** Start Supplied data **
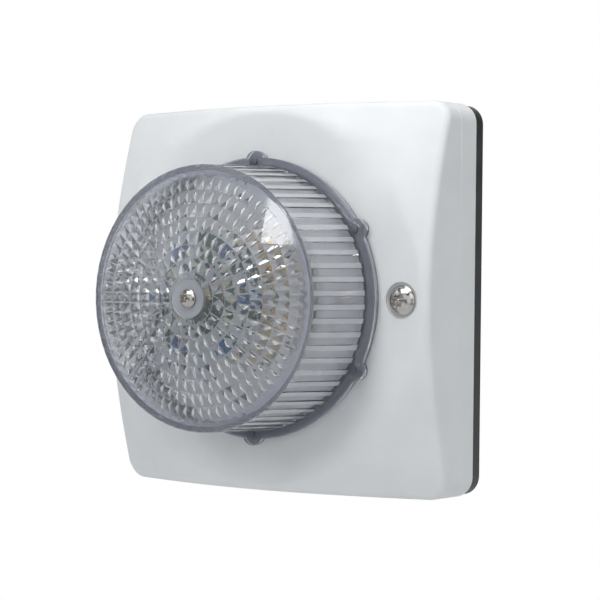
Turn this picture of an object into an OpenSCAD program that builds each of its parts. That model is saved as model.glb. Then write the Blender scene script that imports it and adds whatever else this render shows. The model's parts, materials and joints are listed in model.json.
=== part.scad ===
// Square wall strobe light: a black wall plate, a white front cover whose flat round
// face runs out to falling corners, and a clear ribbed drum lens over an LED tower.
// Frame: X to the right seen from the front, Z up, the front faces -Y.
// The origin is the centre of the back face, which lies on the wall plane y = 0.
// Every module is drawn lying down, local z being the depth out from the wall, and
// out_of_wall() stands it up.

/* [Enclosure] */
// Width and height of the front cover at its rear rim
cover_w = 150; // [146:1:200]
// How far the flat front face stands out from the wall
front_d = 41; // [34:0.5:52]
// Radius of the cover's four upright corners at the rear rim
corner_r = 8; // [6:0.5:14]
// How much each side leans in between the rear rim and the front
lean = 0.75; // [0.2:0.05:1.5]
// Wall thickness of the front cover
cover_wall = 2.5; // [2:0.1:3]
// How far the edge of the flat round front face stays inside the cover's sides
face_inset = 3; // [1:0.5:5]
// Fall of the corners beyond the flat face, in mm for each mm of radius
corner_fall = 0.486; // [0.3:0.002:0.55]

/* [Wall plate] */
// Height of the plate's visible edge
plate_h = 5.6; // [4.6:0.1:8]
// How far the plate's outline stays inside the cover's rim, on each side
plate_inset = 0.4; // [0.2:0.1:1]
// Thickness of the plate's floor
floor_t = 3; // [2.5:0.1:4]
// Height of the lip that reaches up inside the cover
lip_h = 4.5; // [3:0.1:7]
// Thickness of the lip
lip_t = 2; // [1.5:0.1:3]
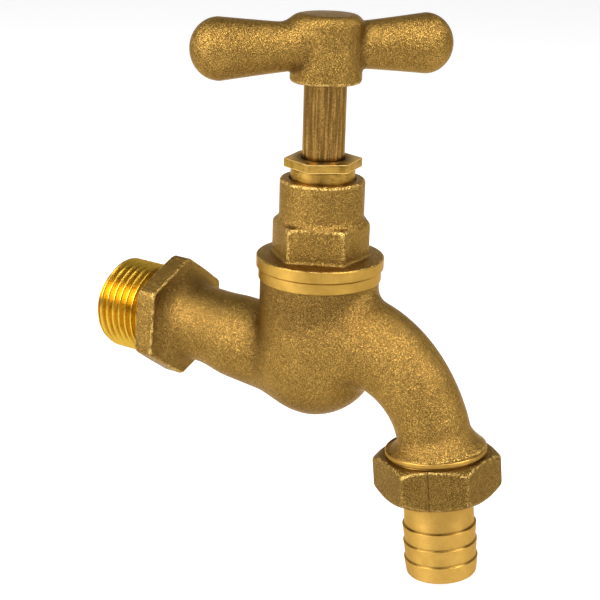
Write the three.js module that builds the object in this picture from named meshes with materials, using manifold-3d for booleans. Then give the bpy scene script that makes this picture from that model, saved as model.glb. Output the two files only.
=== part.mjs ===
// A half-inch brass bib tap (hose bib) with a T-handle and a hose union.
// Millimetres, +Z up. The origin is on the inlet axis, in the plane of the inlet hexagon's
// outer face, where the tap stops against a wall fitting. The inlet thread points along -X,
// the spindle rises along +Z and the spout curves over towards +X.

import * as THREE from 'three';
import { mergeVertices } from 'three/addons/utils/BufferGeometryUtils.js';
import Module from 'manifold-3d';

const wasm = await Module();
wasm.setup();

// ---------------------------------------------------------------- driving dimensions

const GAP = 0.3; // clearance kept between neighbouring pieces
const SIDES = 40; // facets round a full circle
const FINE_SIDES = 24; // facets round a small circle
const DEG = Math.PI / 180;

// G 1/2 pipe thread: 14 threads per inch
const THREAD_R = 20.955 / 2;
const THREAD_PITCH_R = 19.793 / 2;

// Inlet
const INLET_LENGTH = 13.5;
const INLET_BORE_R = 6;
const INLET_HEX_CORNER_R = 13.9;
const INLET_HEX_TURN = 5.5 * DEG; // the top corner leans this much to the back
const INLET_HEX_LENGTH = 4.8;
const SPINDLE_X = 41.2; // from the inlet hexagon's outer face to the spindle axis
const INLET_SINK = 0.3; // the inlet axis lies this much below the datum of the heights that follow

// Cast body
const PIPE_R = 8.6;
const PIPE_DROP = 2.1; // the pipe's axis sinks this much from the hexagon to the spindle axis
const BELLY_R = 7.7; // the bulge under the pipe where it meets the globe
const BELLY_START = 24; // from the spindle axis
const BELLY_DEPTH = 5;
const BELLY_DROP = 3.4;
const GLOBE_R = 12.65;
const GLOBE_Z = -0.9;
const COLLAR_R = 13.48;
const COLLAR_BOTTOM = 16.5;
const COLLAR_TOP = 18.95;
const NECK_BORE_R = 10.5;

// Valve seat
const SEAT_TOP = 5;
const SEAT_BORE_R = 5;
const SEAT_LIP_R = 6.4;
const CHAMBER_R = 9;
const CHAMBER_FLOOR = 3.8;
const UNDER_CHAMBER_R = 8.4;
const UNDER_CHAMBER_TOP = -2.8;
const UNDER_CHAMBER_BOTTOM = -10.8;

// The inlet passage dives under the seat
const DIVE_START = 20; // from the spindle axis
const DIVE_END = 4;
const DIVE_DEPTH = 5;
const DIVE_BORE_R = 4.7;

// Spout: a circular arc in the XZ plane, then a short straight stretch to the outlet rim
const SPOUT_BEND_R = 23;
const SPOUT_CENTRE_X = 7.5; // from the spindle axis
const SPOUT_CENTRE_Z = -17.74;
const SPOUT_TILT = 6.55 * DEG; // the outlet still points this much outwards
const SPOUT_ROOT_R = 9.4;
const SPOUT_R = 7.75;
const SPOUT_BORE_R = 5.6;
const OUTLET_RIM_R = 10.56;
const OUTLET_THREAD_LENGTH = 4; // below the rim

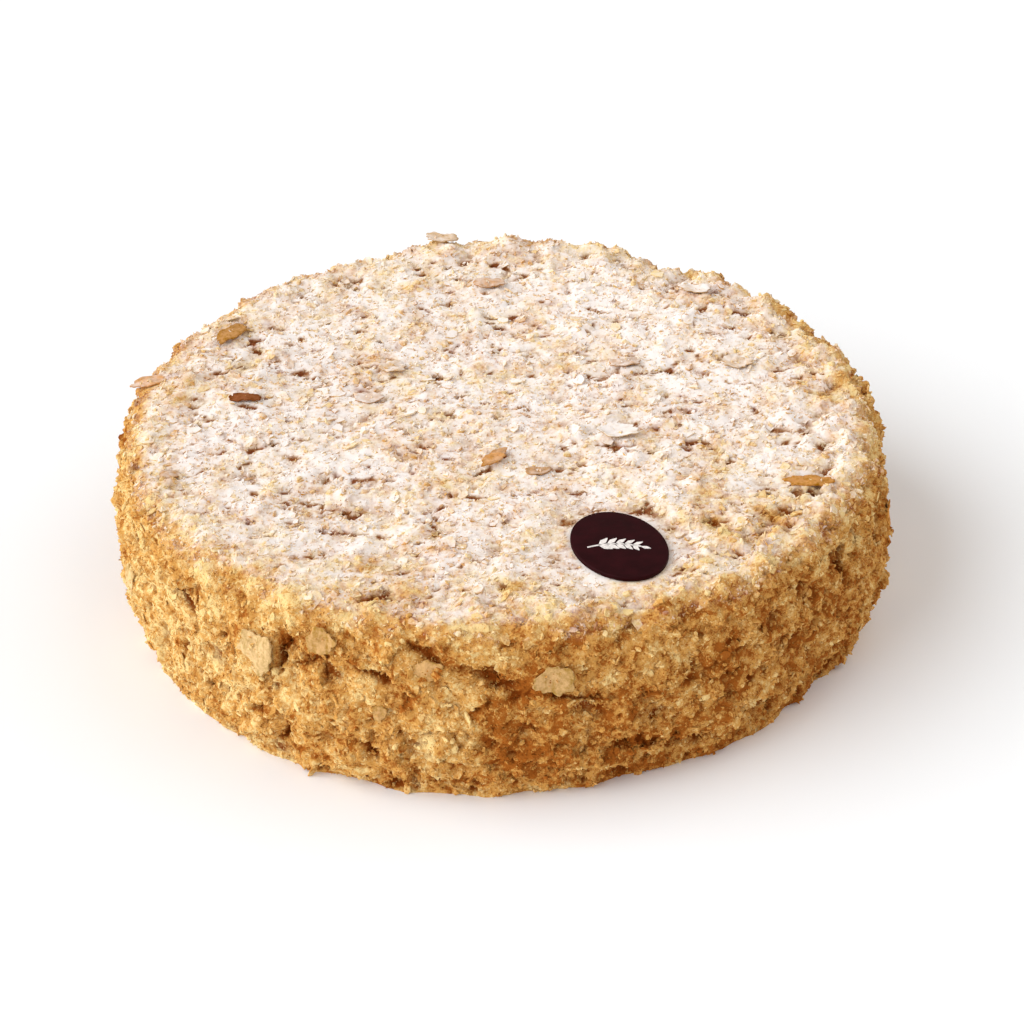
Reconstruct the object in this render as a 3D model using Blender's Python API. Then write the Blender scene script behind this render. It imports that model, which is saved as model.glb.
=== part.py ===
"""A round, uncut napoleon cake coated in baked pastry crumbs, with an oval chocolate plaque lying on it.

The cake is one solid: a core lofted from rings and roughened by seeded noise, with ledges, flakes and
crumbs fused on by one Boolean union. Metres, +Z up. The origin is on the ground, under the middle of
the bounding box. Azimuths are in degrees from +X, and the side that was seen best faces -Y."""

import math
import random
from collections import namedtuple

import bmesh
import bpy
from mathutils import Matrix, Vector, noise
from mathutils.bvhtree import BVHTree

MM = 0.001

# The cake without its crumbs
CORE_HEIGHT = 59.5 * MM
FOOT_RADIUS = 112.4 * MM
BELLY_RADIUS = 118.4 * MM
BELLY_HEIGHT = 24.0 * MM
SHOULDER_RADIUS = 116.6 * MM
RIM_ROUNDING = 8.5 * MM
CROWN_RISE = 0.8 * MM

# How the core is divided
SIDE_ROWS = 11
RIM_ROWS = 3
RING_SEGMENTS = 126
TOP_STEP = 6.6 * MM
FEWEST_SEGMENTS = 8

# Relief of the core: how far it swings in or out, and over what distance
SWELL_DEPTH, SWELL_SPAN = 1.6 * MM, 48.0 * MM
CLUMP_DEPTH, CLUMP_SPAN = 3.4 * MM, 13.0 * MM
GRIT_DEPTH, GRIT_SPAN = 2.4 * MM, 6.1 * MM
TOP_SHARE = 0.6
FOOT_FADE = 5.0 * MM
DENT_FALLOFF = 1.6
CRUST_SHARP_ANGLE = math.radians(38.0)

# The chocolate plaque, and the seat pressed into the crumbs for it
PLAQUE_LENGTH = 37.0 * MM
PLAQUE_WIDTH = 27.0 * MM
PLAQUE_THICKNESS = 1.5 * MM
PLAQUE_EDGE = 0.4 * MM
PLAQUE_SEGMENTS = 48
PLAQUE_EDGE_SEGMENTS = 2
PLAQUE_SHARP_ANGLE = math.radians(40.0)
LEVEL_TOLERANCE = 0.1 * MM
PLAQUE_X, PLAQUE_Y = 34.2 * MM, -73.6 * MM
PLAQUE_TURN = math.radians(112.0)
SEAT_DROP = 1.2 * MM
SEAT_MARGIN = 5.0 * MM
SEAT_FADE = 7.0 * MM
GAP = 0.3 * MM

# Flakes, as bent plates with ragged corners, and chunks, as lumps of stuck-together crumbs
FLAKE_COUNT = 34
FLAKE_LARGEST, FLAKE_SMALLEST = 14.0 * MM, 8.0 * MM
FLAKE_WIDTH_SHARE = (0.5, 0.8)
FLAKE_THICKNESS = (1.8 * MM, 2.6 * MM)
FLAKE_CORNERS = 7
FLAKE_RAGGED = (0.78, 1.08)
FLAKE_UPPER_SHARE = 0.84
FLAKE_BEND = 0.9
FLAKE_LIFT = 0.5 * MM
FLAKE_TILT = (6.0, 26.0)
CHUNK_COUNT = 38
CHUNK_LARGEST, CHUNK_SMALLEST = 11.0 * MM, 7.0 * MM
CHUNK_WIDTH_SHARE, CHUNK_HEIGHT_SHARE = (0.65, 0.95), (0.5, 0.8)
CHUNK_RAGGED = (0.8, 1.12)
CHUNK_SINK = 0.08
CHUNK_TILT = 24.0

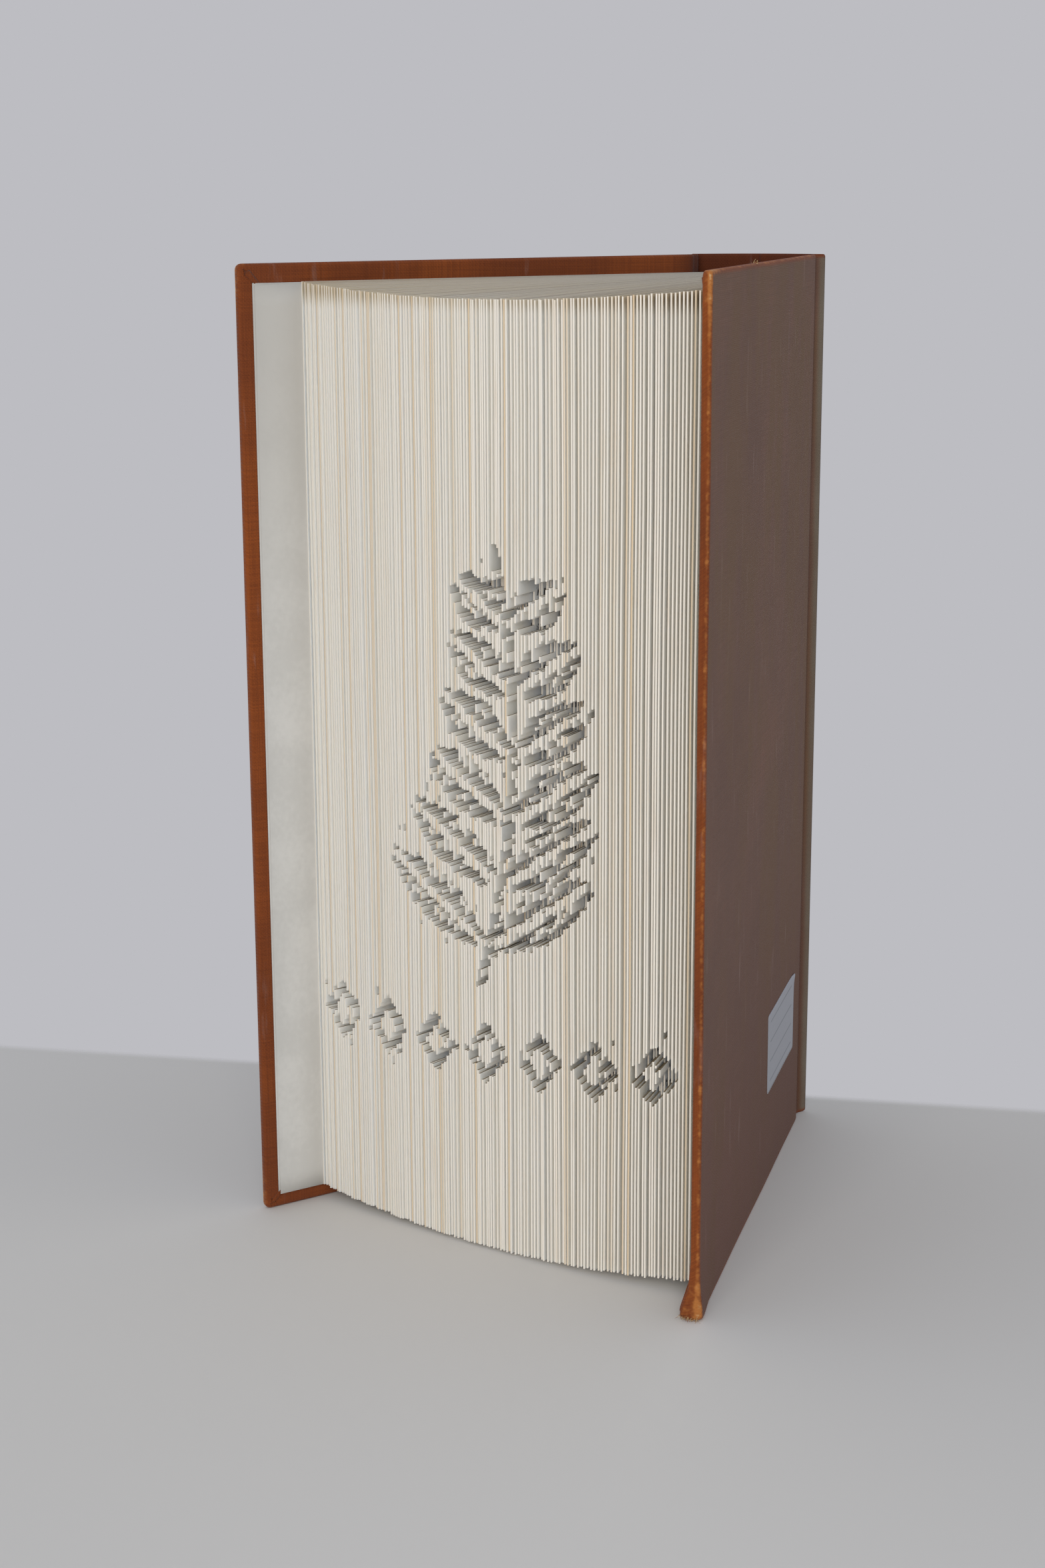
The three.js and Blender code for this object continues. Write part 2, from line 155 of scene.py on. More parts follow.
** End Supplied data **
* Instructions to follow: Retype the records above, but only those lines that fall between the line containing "Reconstruct the object" and the line containing "lying on it.", with both of those lines included, exactly as written.

* Written answer:
Reconstruct the object in this render as a 3D model using Blender's Python API. Then write the Blender scene script behind this render. It imports that model, which is saved as model.glb.
=== part.py ===
"""A round, uncut napoleon cake coated in baked pastry crumbs, with an oval chocolate plaque lying on it.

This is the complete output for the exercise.